KAPASITAS TAK BERTARING
Menjadikan sebuah cita-cita tercapai harus diikuti
oleh dua hal yang sangat krusial, usaha dan kapasitas. Ketika usaha dirasakan
sudah maksimal, maka hal penentu tercapainya suatu keinginan adalah capacity. Seberapa besar kapasitas yang dimiliki dan
pengaruhnya terhadap suatu profesi yang dijalani terutama di bidang penegakan
hukum, dan menggali potensi-potensi yang ada guna terciptanya stabilitas aparat
penegak hukum. Yang menjadi masalah kapasitas yang diharapkan itu sangat minim
keberadaanya. Mayoritas telah mencorek dinamika prosedur penegakan hukum,
karena masih ada sebenarnya kaum-kaum minoritas yang memiliki capacity
tersebut, namun ruang pergerakannya sering di batasi oleh kaum mayoritas.
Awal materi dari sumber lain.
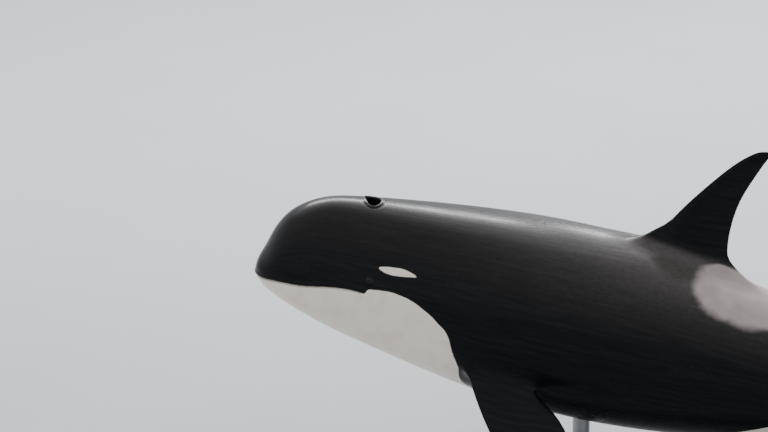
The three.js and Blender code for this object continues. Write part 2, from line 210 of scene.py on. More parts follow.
forward = Vector((0, math.cos(CAMERA_ELEVATION), -math.sin(CAMERA_ELEVATION)))
upward = Vector((0, math.sin(CAMERA_ELEVATION), math.cos(CAMERA_ELEVATION)))
right_shift = (FRAME_WIDTH / 2 - SNOUT_PIXEL[0]) / PIXELS_PER_METRE
up_shift = (SNOUT_PIXEL[1] - FRAME_HEIGHT / 2) / PIXELS_PER_METRE
aim = snout + Vector((right_shift, 0, 0)) + upward * up_shift

camera = bpy.data.objects.new("camera", bpy.data.cameras.new("camera"))
bpy.context.scene.collection.objects.link(camera)
camera.location = aim - forward * CAMERA_DISTANCE
camera.rotation_mode = "QUATERNION"
camera.rotation_quaternion = forward.to_track_quat("-Z", "Y")
camera.data.sensor_width = SENSOR
camera.data.lens = SENSOR * CAMERA_DISTANCE / (FRAME_WIDTH / PIXELS_PER_METRE)
camera.data.clip_end = 10 * CAMERA_DISTANCE
bpy.context.scene.camera = camera
print("lens %.0f mm, camera at %s" % (camera.data.lens, [round(x, 2) for x in camera.location]))

# %% [markdown]
# ## The mouth line and its lips
#
# The orca's mouth is a long, nearly straight cut that ends under the eye. On the real skin the upper
# lip overhangs a little, the groove is a few millimetres wide, and the lower lip is a soft roll. It
# could be a bump in the material, but then it would vanish in profile. Here the skin itself moves: each
# point goes in or out by a relief that depends on its distance to the mouth line.

# %% Relief of the mouth
MOUTH = [  # share along, and share above the spine line
    (-0.02, -0.0060), (0.004, -0.0040), (0.0152, -0.0013), (0.0433, 0.0024), (0.0731, 0.0075),
    (0.0885, 0.0091), (0.1000, 0.0092), (0.1085, 0.0086),
]
GAPE = 0.1085  # share of the mouth's corner
CORNER_FADE = 0.0035  # share over which the groove closes at the corner
GROOVE_DEPTH, GROOVE_WIDTH = 0.013, 0.0050
UPPER_LIP, UPPER_LIP_AT, UPPER_LIP_WIDTH = 0.0050, 0.014, 0.012
LOWER_LIP, LOWER_LIP_AT, LOWER_LIP_WIDTH = 0.0040, -0.018, 0.014
POUCH_BEHIND, POUCH_WIDTH = 0.006, 0.03  # share behind the corner and metres of its small swelling
LEAST_TILT = 0.15  # keeps distances finite where the skin faces straight up
mouth_height = spline_through(MOUTH)


def smooth(edge_low, edge_high, value):
    """0 below the first edge, 1 above the second, and smooth between."""
    t = np.clip((value - edge_low) / (edge_high - edge_low), 0, 1)
    return t * t * (3 - 2 * t)


def above_mouth(share, girth, normal):
    """Metres of skin above the mouth line, negative below it."""
    slope = np.radians(spine_slope(np.clip(share, 0, 1)))
    facing_up = normal[..., 0] * np.sin(slope) + normal[..., 2] * np.cos(slope)
    rise = (height_share(share, girth) - mouth_height(share)) * LENGTH
    return rise / np.sqrt(np.maximum(LEAST_TILT, 1 - facing_up ** 2))


def relief(share, girth, normal):
    """How far the skin stands out from the bare form."""
    distance = above_mouth(share, girth, normal)
    groove = -GROOVE_DEPTH * hump(distance, GROOVE_WIDTH)
    lips = UPPER_LIP * hump(distance - UPPER_LIP_AT, UPPER_LIP_WIDTH)
    lips += LOWER_LIP * hump(distance - LOWER_LIP_AT, LOWER_LIP_WIDTH)
    closing = 1 - smooth(GAPE - CORNER_FADE, GAPE + CORNER_FADE, share)
    behind = (share - GAPE - POUCH_BEHIND) * LENGTH
    pouch = LOWER_LIP * hump(distance, POUCH_WIDTH) * hump(behind, POUCH_WIDTH)
    return (groove + lips) * closing + pouch


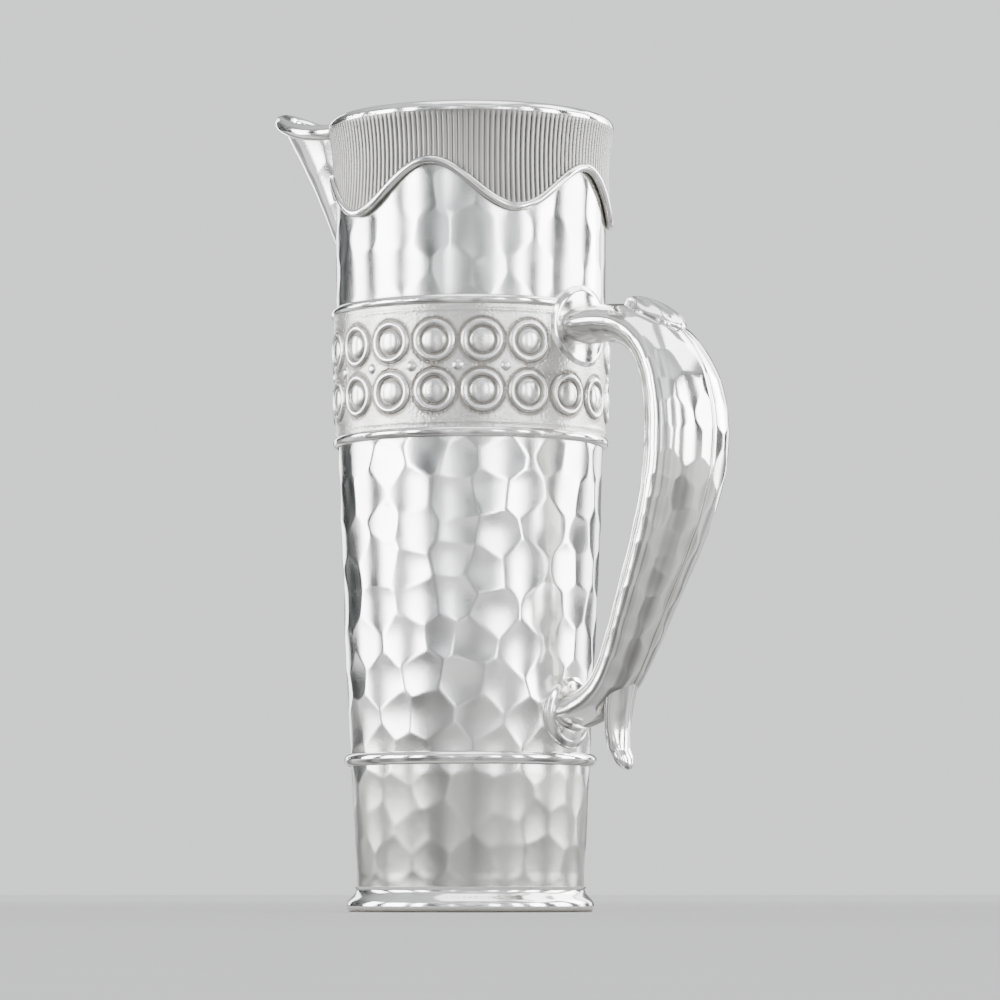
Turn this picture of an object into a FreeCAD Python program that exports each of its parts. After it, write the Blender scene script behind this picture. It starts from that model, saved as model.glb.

Orang-orang yang berkualitas dan professional terkadang menjadi boomerang bagi
aparat-aparat yang haus akan sebuah pencapaian terhadap kepentingannya, sehingga
selalu ada jalan penghambat untuk orang-orang yang pintar agar terhambat
langkah-langkahnya. Walaupun sudah adanya lembaga-lembaga Negara atau LSM yang berkecimbung kepada pengabdian
masyarakat dan hukum, namun ketika politik kekuasaan yang besar dan kepentingan
berbicara , maka apapun upaya yang dilakukan akan sulit untuk tercapai.
Di sini terlihat, betapa carut marutnya aparat
penegak hukum dalam tugas dan wewenangnya . kemampuan yang dimiliki tidak
relevan dengan amanat yang dipercayakan oleh rakyat serta tugas yang telah
diatur dalam sebuah regulasi. Recruitment yang asal-asalan yang penuh dengan
kolusi , korupsi dan nepotisme menjadi faktor penyebab kemampuan yang sangat standar yang
dimiliki oleh aparat penegak hukum. Orang-orang yang terlibat dengan sebuah
kekuasaan , semakin tinggi kedudukan kekuasaan seseorang maka semakin rendah
kewajiban dari suatu instansi atau person, sehingga potensi korupsi akan
cenderung sering terjadi.
Jadi, dengan peningkatan kapasitas aparat penegak
hukum yang masih lemah, mental aparatur yang masih dipermukaan dan kesadaran semua golongan merupakan hal yang
penentu akan kemajuan sebuah bangsa; demi tercapainya cita-cita luhur bangsa
yang tertuang dalam Bhinneka Tunggal Ika.